Since US President Donald Trump withdrew American troops from northern Syria, he has been criticised for abandoning the Kurdish people and Christians in the region and leaving them open to attack from Turkish forces.
Turkish-backed fighters have been advancing in northern Syria since last month, leading to the displacement of about 200,000 people.
A car bomb went off in Tal Abyad on the Turkey-Syria border this week, injuring 20 people according to the Turkish defence ministry, who also blamed Syrian-Kurdish fighters for the attack.
Some Christians are also mistreated by the Kurds, but are united in their opposition to Turkey entering the area.
On Saturday, the Kurdish-led Syrian Democratic Forces (SDF) said Christian fighters would now oversee security in a northern Syrian region that has witnessed fighting between Turkey-backed troops and Kurdish-led militiamen.
The SDF said the deployment will take place in villages close to the town of Tal Tamr in the Khabur river region, an area home to Syria's dwindling Christian Syriac and Assyrian communities.

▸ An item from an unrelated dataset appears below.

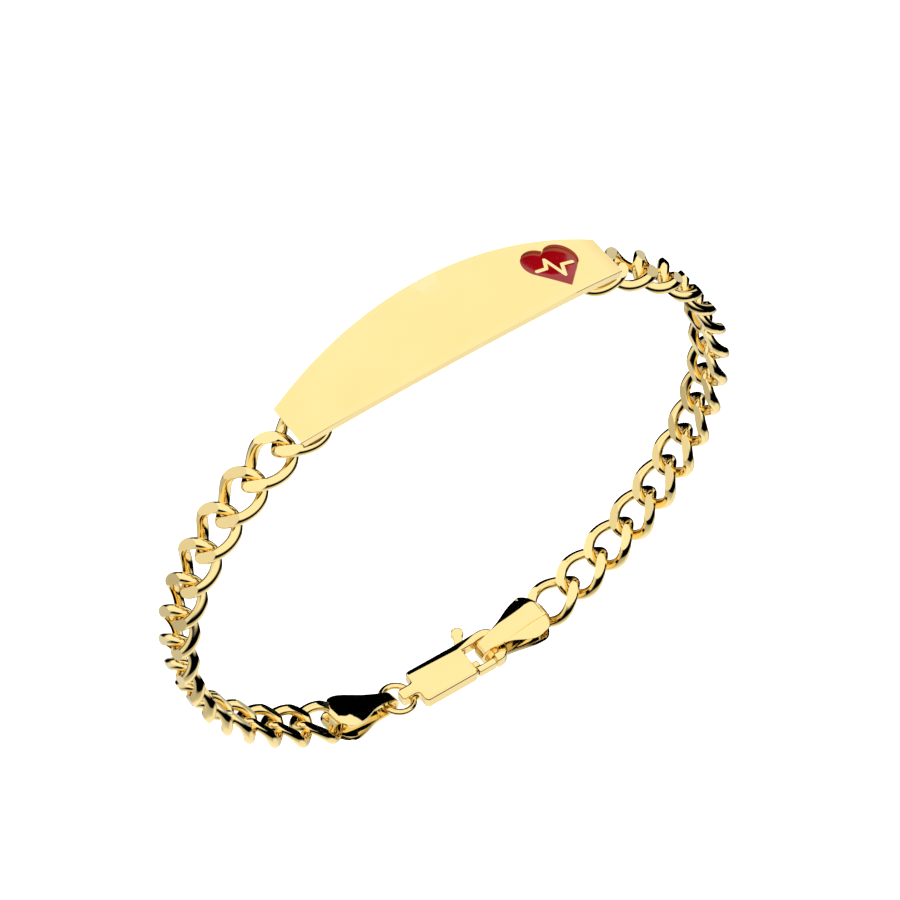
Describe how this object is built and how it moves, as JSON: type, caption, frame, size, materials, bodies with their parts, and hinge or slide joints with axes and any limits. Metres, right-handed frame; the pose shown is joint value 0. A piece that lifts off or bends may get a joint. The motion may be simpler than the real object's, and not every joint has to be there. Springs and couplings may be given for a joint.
{
  "type": "medical alert bracelet",
  "caption": "Closed curb chain bracelet with a bowed identity plate, an enamelled heart emblem, folded end caps and a lobster clasp whose sprung gate opens.",
  "frame": {"origin": "middle of the wrist hollow, midway along the wrist", "axes": "+Z out through the middle of the identity plate, +X along the plate, +Y along the wrist, away from the side on which the emblem's point lies"},
  "size_m": [0.0608, 0.0088, 0.057],
  "materials": {
    "plate_gold": "mirror polished yellow gold, flat face",
    "chain_gold": "polished yellow gold with diamond cut faces",
    "clasp_gold": "polished yellow gold, stamped and folded",
    "enamel": "glossy dark red enamel"
  },
  "bodies": {
    "bracelet": {"id_plate": "plate_gold", "enamel_heart": "enamel", "left_cap": "clasp_gold", "right_cap": "clasp_gold", "jump_ring": "clasp_gold", "clasp_body": "clasp_gold", "left_link_1": "chain_gold", "left_link_2": "chain_gold", "left_link_3": "chain_gold", "left_link_4": "chain_gold", "left_link_5": "chain_gold", "left_link_6": "chain_gold", "left_link_7": "chain_gold", "left_link_8": "chain_gold", "left_link_9": "chain_gold", "left_link_10": "chain_gold", "left_link_11": "chain_gold", "left_link_12": "chain_gold", "left_link_13": "chain_gold", "left_link_14": "chain_gold", "left_link_15": "chain_gold", "right_link_1": "chain_gold", "right_link_2": "chain_gold", "right_link_3": "chain_gold", "right_link_4": "chain_gold", "right_link_5": "chain_gold", "right_link_6": "chain_gold", "right_link_7": "chain_gold", "right_link_8": "chain_gold", "right_link_9": "chain_gold", "right_link_10": "chain_gold", "right_link_11": "chain_gold", "right_link_12": "chain_gold", "right_link_13": "chain_gold", "right_link_14": "chain_gold", "right_link_15": "chain_gold", "right_link_16": "chain_gold"},
    "gate": {"clasp_gate": "clasp_gold"}
  },
  "joints": [
    {"name": "gate_pivot", "type": "hinge", "parent": "bracelet", "child": "gate", "pos_m": [0.00039, -0.00115, -0.02694], "axis": [0.0094, 0, 1], "range_deg": [0, 10], "stiffness_Nm_per_rad": 0.005, "springref_deg": -5.73}
  ]
}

The Syriac Military Council, a founding member of the SDF, said on Sunday that it had taken the decision to continue defending itself against attack but demanded the ceasefire be enacted to "save the area and its residents from further distraction and atrocities" and called on the international community to protect the rights of its "ethnic and religious groups".
There have been concerns in Christian villages about possible atrocities by Turkey-backed fighters, which include former jihadists.
Elizabeth Kourie from the Syriac Christian Movement in northeast Syria said Turkey's President Erdogan was trying to ethnically cleanse the region and "commit massacres against our people".